Karen--yes I certainly do resonate with your thoughts on losing friends, regaining them albeit temporarily.
I still wonder about girlhood friends from boarding school--whose names I would not even know, assuming they married and changed last names.

Tossing Pebbles in the Stream said...

Interesting how foreign quotations resonate with us.

Long before I studied Latin I knew the the phrase Tenpus Fugit. It was the name of a camp (cottage) where we launched our our boat or if necessary began our swim the the island we spent many summer vacations. The man who owned it was single and often had lady friends sharing his cabin on weakends. I never thought much of it as a child but now I know how wonderful it was for him.

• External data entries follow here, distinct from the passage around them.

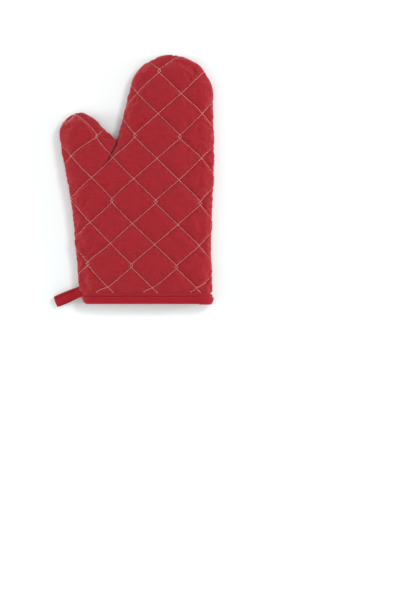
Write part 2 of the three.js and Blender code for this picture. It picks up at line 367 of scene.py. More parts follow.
def settled(points, spread=0.0):
    """How the mitt lies: rounded at the corners of its cuff, flat at the thumb, creased at the crotch.

    spread widens the crease for the coarse layers under the cloth, so that they stay clear of it.
    """
    x, y, z = np.asarray(points, float).T
    from_left, from_right = x + CUFF_HALF, CUFF_HALF - x
    corners = corner_lift(from_left, CORNER_LEFT) + corner_lift(from_right, CORNER_RIGHT)
    tuck = TUCK * (1 - ramp(from_left, 0, TUCK_REACH)) * (1 - ramp(y, *TUCK_TOP))
    swell = SWELL * bell(y - SWELL_AT[0], SWELL_AT[1]) * (1 - ramp(from_left, 0, SWELL_WIDTH))
    move = moves_at(x, y, OUTLINE_MOVES)
    across = tuck - swell + move[:, 0]
    up = corners * (1 - ramp(y, 0, CORNER_TOP)) + move[:, 1]
    return creased(np.column_stack([x + across, y + up, z]), spread)


def along_crease(points):
    """Distance in plan from the crease at the crotch, and how far down it: 0 at the crotch, 1 at its end."""
    line = spline(CREASE, 6)
    distance = to_segments(points[:, :2], line[:-1], line[1:])
    span = (CREASE[0][1] - points[:, 1]) / (CREASE[0][1] - CREASE[-1][1])
    return distance, np.clip(span, 0, 1)


def creased(points, spread):
    """The front falls towards the seam in the crease at the crotch, and its two sides close over it."""
    line = spline(CREASE, 6)
    near = (points[:, 1] > CREASE[-1][1] - 0.02) & (points[:, 1] < CREASE[0][1] + 0.01)
    near &= (np.abs(points[:, 0] - CREASE[1][0]) < 0.03) & (points[:, 2] > 0)
    chosen = points[near]
    if not len(chosen):
        return points
    gap = chosen[:, None, :2] - line[None]
    nearest = (gap**2).sum(2).argmin(1)
    away = gap[np.arange(len(chosen)), nearest]
    tangent = unit(np.gradient(line, axis=0))[nearest]
    across = np.column_stack([-tangent[:, 1], tangent[:, 0]])
    side = np.sign((away * across).sum(1))
    distance, span = along_crease(chosen)
    close = CREASE_PINCH * (1 - bell(distance, PINCH_NEAR)) * bell(distance, PINCH_FAR)
    close *= ramp(span, 0, 0.05) * (1 - span)
    narrow = bell(np.maximum(distance - spread, 0), CREASE_NARROW * (1 + span))
    fall = CREASE_FALL * narrow * (1 - smooth(span))
    if spread:
        fall = 1 - (1 - fall) ** 2
    points = points.copy()
    points[near, :2] -= across * (side * close)[:, None]
    points[near, 2] *= 1 - fall
    return points


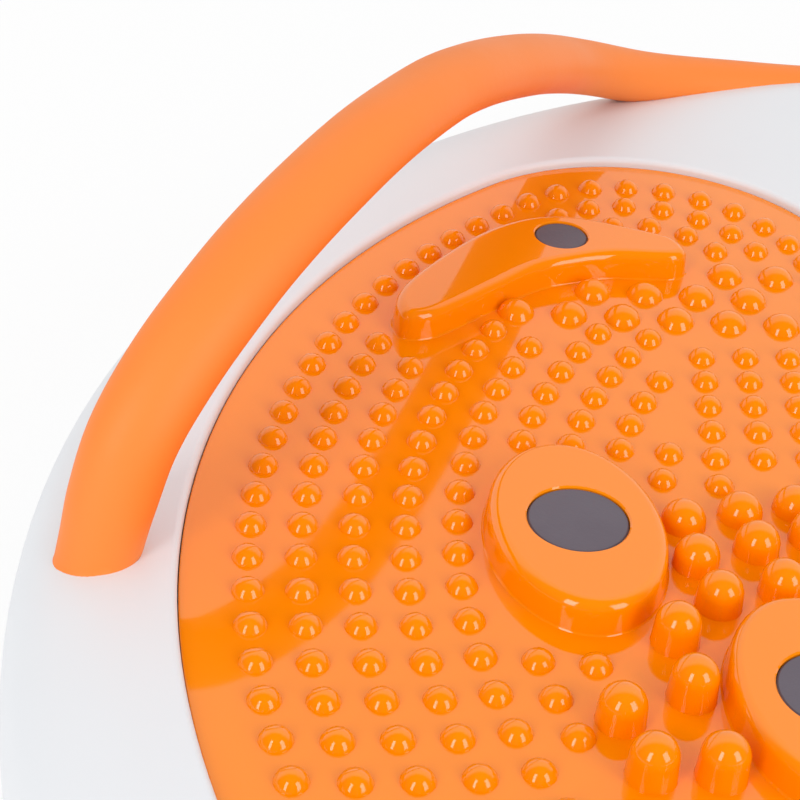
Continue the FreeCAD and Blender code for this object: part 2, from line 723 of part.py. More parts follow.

My reconnection with my friend Lynne is a "Á la recherche du temp perdu" experience. We casually knew each other during shool from the third grade on. She harboured and interest in me but never revealed it. I moved away and she continued to live in the old neighbourhood. We lived lives unknown to each other. When we reconnected we often found orselves reconnecting in ways such as recalling all those we knew long ago and who lived in which house in the nneighoburhood (she still lives in). We still share a few friends in common. This commonality revisited continues to be an enjoyable part of our relationship.

JeanMac said...

This reminded me of a special friend I'd love to find - from grade eight.

Ginnie said...

Muse on ... I find it all very interesting.